Je précise - s'il le fallait - que je ne suis pas un fan de Macron, mais je maintiens qu'il est légitime en fonction du système démocratique électif actuel. Et il l'est sans doute plus, à ce niveau, que d'autres présidents avant lui qui ont gagné avec des scores bien moins élevés. Même s'il est vrai que le système français à deux tours oblige à faire un choix par défaut plutôt que par conviction. Mais il est ce qu'il l'est depuis 60 ans, et je n'entends (curieusement) pas de remise en question de ce système présidentiel. Je ne sais pas si le coût de la nouvelle vaisselle est vrai ou non. S'il l'est, il est choquant, mais encore une fois tous les présidents français ont toujours agi de la sorte. Les Français n'ont jamais aimé avoir un président "normal". Ils adorent élire un roi.
Macron annonce cependant une réflexion collective sur le système démocratique français qui devrait, s'il est large et si les G.J. et d'autres s'y investissent, être l'occasion d'une "réflexion collective sur le système politique en place en France" dont M. Legris semble regretter l'absence. J'en reparlerai dans un prochain billet.
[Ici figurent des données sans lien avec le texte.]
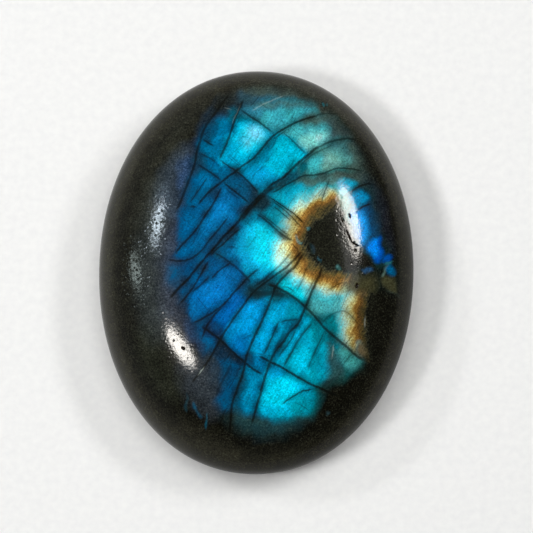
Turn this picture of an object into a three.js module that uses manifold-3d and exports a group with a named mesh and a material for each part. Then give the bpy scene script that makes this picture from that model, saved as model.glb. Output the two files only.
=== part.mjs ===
// A polished labradorite palm stone, cut and tumbled from one piece of feldspar.
// It is an oval pillow: a domed crown above the girdle, a shallower belly below it,
// and a small flat ground under the belly, on which the stone lies.
// Millimetres, +Z up, +Y along the length. The origin is the middle of the resting flat.

import * as THREE from "three";
import { mergeVertices } from "three/addons/utils/BufferGeometryUtils.js";
import Module from "manifold-3d";

// Driving dimensions
const LENGTH = 64.2;
const WIDTH = 50;
const CROWN_HEIGHT = 12; // from the girdle to the top
const BELLY_HEIGHT = 6; // from the resting flat to the girdle

// How square each curve is: 2 is an ellipse, and more fills its corners out
const OUTLINE_FULLNESS = 2.07;
const CROWN_FULLNESS = 2.2;
const BELLY_FULLNESS = 2.3;

// The resting flat's size, as a share of the outline's
const FLAT_SHARE = 0.42;

// How finely the curves are divided
const STEPS_AROUND = 112;
const STEPS_UP_CROWN = 18;
const STEPS_DOWN_BELLY = 14;
const PIT_DETAIL = 1;
const SLOPE_STEP = 0.01; // how far apart two heights are taken, to find the crown's slope

// Open pits and the fissure that the polish left in the crown. x and y are seen from above,
// from the middle of the stone, and turn is the long side's angle from +X, in degrees.
const PITS = [
  { x: 14.3, y: 5.2, long: 2.3, wide: 0.34, deep: 0.3, turn: -64 },
  { x: 15.3, y: 4.0, long: 1.6, wide: 0.36, deep: 0.3, turn: -27 },
  { x: 14.4, y: 8.4, long: 0.9, wide: 0.4, deep: 0.2, turn: -74 },
  { x: 13.2, y: 7.7, long: 0.9, wide: 0.3, deep: 0.2, turn: -80 },
  { x: 15.4, y: 3.0, long: 0.6, wide: 0.4, deep: 0.2, turn: -50 },
  { x: 15.7, y: -2.5, long: 1.0, wide: 0.5, deep: 0.25, turn: 80 },
  { x: -11.1, y: -12.8, long: 0.8, wide: 0.45, deep: 0.25, turn: -32 },
];

const STONE_COLOUR = 0x26272a;
const STONE_ROUGHNESS = 0.18;

const wasm = await Module();
wasm.setup();

// The belly's full depth, if it weren't ground flat, so that the flat is FLAT_SHARE across.
const fullBelly = BELLY_HEIGHT / (1 - FLAT_SHARE ** BELLY_FULLNESS) ** (1 / BELLY_FULLNESS);

// A point of a quarter curve, from its pole at angle 0 to the girdle at a quarter turn.
// share is the distance from the axis, 0 to 1, and rise is the height, 1 to 0.
function quarterCurve(angle, fullness) {
  return {
    share: Math.abs(Math.sin(angle)) ** (2 / fullness),
    rise: Math.abs(Math.cos(angle)) ** (2 / fullness),
  };
}

// The stone's half section, from the middle of the flat up to the top of the crown.
function sectionPoints() {
  const points = [new THREE.Vector2(0, 0), new THREE.Vector2(FLAT_SHARE, 0)];
  const flatAngle = Math.asin(FLAT_SHARE ** (BELLY_FULLNESS / 2));
  for (let i = 1; i <= STEPS_DOWN_BELLY; i++) {
    const angle = flatAngle + ((Math.PI / 2 - flatAngle) * i) / STEPS_DOWN_BELLY;
    const { share, rise } = quarterCurve(angle, BELLY_FULLNESS);
    points.push(new THREE.Vector2(share, BELLY_HEIGHT - fullBelly * rise));
  }
  for (let i = STEPS_UP_CROWN - 1; i > 0; i--) {
    const angle = ((Math.PI / 2) * i) / STEPS_UP_CROWN;
    const { share, rise } = quarterCurve(angle, CROWN_FULLNESS);
    points.push(new THREE.Vector2(share, BELLY_HEIGHT + CROWN_HEIGHT * rise));
  }
  points.push(new THREE.Vector2(0, BELLY_HEIGHT + CROWN_HEIGHT));
  return points;
}

// The round body turned from the section, then drawn out to the oval outline.
function pillow() {
  const geometry = new THREE.LatheGeometry(sectionPoints(), STEPS_AROUND);
  geometry.rotateX(Math.PI / 2);
  const position = geometry.getAttribute("position");
  const cornerPower = 2 / OUTLINE_FULLNESS;
  for (let i = 0; i < position.count; i++) {
    const share = Math.hypot(position.getX(i), position.getY(i));
    const angle = Math.atan2(position.getY(i), position.getX(i));
    const across = Math.sign(Math.cos(angle)) * Math.abs(Math.cos(angle)) ** cornerPower;
    const along = Math.sign(Math.sin(angle)) * Math.abs(Math.sin(angle)) ** cornerPower;
    position.setX(i, share * across * (WIDTH / 2));
    position.setY(i, share * along * (LENGTH / 2));
  }
  return geometry;
}

// The crown's height and outward normal above a point of the plan.
function crownAt(x, y) {
  const heightAt = (u, v) => {
    const across = (Math.abs(u) / (WIDTH / 2)) ** OUTLINE_FULLNESS;
    const along = (Math.abs(v) / (LENGTH / 2)) ** OUTLINE_FULLNESS;
    const share = (across + along) ** (1 / OUTLINE_FULLNESS);
    return BELLY_HEIGHT + CROWN_HEIGHT * (1 - share ** CROWN_FULLNESS) ** (1 / CROWN_FULLNESS);
  };
  const slopeX = (heightAt(x + SLOPE_STEP, y) - heightAt(x - SLOPE_STEP, y)) / (2 * SLOPE_STEP);
  const slopeY = (heightAt(x, y + SLOPE_STEP) - heightAt(x, y - SLOPE_STEP)) / (2 * SLOPE_STEP);
  return {
    point: new THREE.Vector3(x, y, heightAt(x, y)),
    normal: new THREE.Vector3(-slopeX, -slopeY, 1).normalize(),
  };
}

// A low-polygon ellipsoid sunk half into the crown, which is cut away to leave the pit.
function pitCutter({ x, y, long, wide, deep, turn }) {
  const cutter = new THREE.Mesh(new THREE.IcosahedronGeometry(1, PIT_DETAIL));
  const { point, normal } = crownAt(x, y);
  const up = new THREE.Vector3(0, 0, 1);
  const tilt = new THREE.Quaternion().setFromUnitVectors(up, normal);
  const spin = new THREE.Quaternion().setFromAxisAngle(up, THREE.MathUtils.degToRad(turn));
  cutter.position.copy(point);
  cutter.quaternion.copy(tilt.multiply(spin));
  cutter.scale.set(long / 2, wide / 2, deep);
  cutter.updateMatrix();
  return cutter.geometry.applyMatrix4(cutter.matrix);
}

// A closed geometry as a manifold-3d solid, with its shared vertices merged.
function solidOf(geometry) {
  geometry.deleteAttribute("normal");
  geometry.deleteAttribute("uv");
  const merged = mergeVertices(geometry);
  return new wasm.Manifold(
    new wasm.Mesh({
      numProp: 3,
      vertProperties: merged.getAttribute("position").array,
      triVerts: new Uint32Array(merged.index.array),
    }),
  );
}

function geometryOf(solid) {
  const { vertProperties, triVerts } = solid.getMesh();
  const geometry = new THREE.BufferGeometry();
  geometry.setAttribute("position", new THREE.BufferAttribute(vertProperties, 3));
  geometry.setIndex(new THREE.BufferAttribute(triVerts, 1));
  geometry.computeVertexNormals();
  return geometry;
}

function stone() {
  let solid = solidOf(pillow());
  for (const pit of PITS) solid = solid.subtract(solidOf(pitCutter(pit)));
  const material = new THREE.MeshStandardMaterial({
    color: STONE_COLOUR,
    roughness: STONE_ROUGHNESS,
    metalness: 0,
  });
  const mesh = new THREE.Mesh(geometryOf(solid), material);
  mesh.name = "stone";
  return mesh;
}

const labradorite = new THREE.Group();
labradorite.add(stone());

export default labradorite;
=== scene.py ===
"""A polished labradorite palm stone on a plain pale table, seen from above in soft studio light.

Lengths are millimetres until a mesh, light or camera is made. x runs across the stone, y along it
and z up, from the middle of its resting flat.
"""

import math

import bpy
import numpy as np
from mathutils import Matrix, Quaternion, Vector


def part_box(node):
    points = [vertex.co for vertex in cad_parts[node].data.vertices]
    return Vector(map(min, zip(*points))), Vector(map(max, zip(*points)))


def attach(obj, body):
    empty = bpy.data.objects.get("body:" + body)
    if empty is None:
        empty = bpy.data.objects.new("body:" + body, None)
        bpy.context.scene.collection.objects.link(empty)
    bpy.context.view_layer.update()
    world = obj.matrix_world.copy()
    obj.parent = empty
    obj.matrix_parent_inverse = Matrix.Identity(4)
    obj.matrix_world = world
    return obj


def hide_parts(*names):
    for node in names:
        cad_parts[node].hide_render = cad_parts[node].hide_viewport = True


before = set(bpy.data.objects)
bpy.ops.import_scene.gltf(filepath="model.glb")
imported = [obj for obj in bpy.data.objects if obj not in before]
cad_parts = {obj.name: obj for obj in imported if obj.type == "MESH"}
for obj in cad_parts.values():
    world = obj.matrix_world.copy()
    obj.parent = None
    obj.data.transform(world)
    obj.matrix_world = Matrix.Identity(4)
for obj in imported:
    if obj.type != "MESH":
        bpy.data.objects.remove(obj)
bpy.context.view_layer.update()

MM = 0.001
STONE_LOW, STONE_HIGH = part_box("stone")

# The pillow's form, as it was ground: half sizes from the frame, and how square each curve is
HALF_WIDTH = (STONE_HIGH[0] - STONE_LOW[0]) / 2 / MM
HALF_LENGTH = (STONE_HIGH[1] - STONE_LOW[1]) / 2 / MM
GIRDLE = 6.0
CROWN_HEIGHT = STONE_HIGH[2] / MM - GIRDLE
OUTLINE_FULLNESS = 2.07
CROWN_FULLNESS = 2.2
BELLY_FULLNESS = 2.3
FLAT_SHARE = 0.42

# How finely the surface is made
CROWN_CELLS = 272
BELLY_RINGS = 14
CURVE_STEPS = 6000
# Steps up count for less than steps out, so that the crown's top has most of the vertices
CLIMB_WEIGHT = 0.45
# What counts as the crown: all that is higher than this below the girdle
GIRDLE_MARGIN = 0.01

# Open pits and the fissure in the polish. turn is the long side's angle from x, in degrees.
PITS = {
    "fissure, upper run": {"at": (14.3, 5.2), "long": 2.3, "wide": 0.26, "deep": 0.2, "turn": -64},
    "fissure, lower run": {"at": (15.3, 4.0), "long": 1.6, "wide": 0.26, "deep": 0.2, "turn": -27},
    "pit above the fissure": {"at": (14.4, 8.4), "long": 0.9, "wide": 0.4, "deep": 0.15, "turn": -74},
    "slit beside it": {"at": (13.2, 7.7), "long": 0.9, "wide": 0.3, "deep": 0.15, "turn": -80},
    "pit below the fissure": {"at": (15.4, 3.0), "long": 0.6, "wide": 0.4, "deep": 0.15, "turn": -50},
    "pit at the right": {"at": (15.7, -2.5), "long": 1.0, "wide": 0.5, "deep": 0.18, "turn": 80},
    "pit at the left": {"at": (-11.1, -12.8), "long": 0.8, "wide": 0.45, "deep": 0.18, "turn": -32},
}
# How far round a pit the crown is divided more finely, in mm, and how often each cell is halved
PIT_MARGIN = 0.6
PIT_HALVINGS = 2
# Where a pit's floor ends, and how far out its wall is looked for, as shares of its rim
PIT_FLOOR = 0.25
PIT_REACH = 1.6
# Dark brown fills a pit out to here, and fades to there: partly dirt and partly painted shade in the pit
DIRT_AND_SHADE_START = 0.7
DIRT_AND_SHADE_END = 1.15

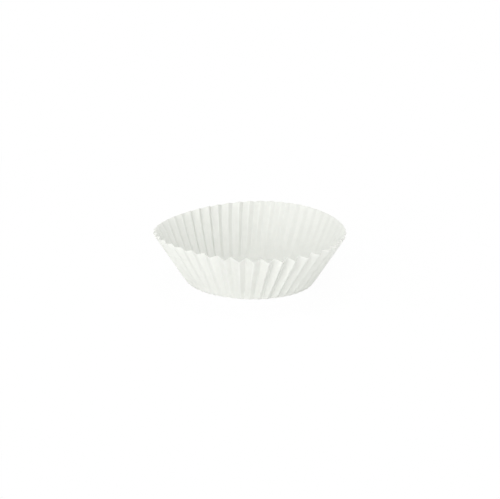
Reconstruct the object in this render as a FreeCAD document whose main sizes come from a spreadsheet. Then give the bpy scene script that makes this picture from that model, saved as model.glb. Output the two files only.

Concernant sa réponse aux demandes, il est face à une immense clameur de "yaka" qui touche une politique menée depuis 40 ans. Yaka diminuer les taxes, yaka augmenter les revenus les plus bas, yaka améliorer les services publics, yaka faire tout ce que les autres avant lui n'ont pas fait et yavéquapa supprimer l'ISF (c'est selon moi une erreur, mais constatons que la France était le seul pays de l'UE à l'appliquer - ce dont ne se plaignait pas notamment la Belgique). Les mesures annoncées se chiffreraient dans une fourchette de 8 à 10 milliards d'euros. Yaka augmenter le déficit et envoyer la facture aux générations suivantes (s'il y en a)? Je l'ai écrit, je trouve que le volet, primordial, de l'écologie, est le parent pauvre. Les Verts allemands, pour avoir l'opinion publique avec eux, ont laissé tomber leur projet de tripler le coût du carburant. En Allemagne comme en France, en Belgique et partout ailleurs, nous en paierons tous le prix. Autrement et très rapidement. La question du coût des voitures, même électriques, me paraît, on peut le regretter, dépassée (de toute façon, elles sont à leur manière une catastrophe sur le plan écologique). Nous courons à la catastrophe avec les mains sur les oreilles et sur les yeux. Le changement est là mais notre résistance à ce changement est énorme. Je reconnais qu'il n'y a en politique personne d'assez courageux pour prendre les mesures qui s'imposent. Parce qu'il y a trop peu de citoyens prêts à accepter qu'il est impératif de changer de mode de vie.

Bernard De Backer a dit…

Bravo Michel, excellent ! Ceci dit, si les GJ étaient des bolcheviques, ce ne serait pas mieux : ce serait pire (tout anachronisme mis à part).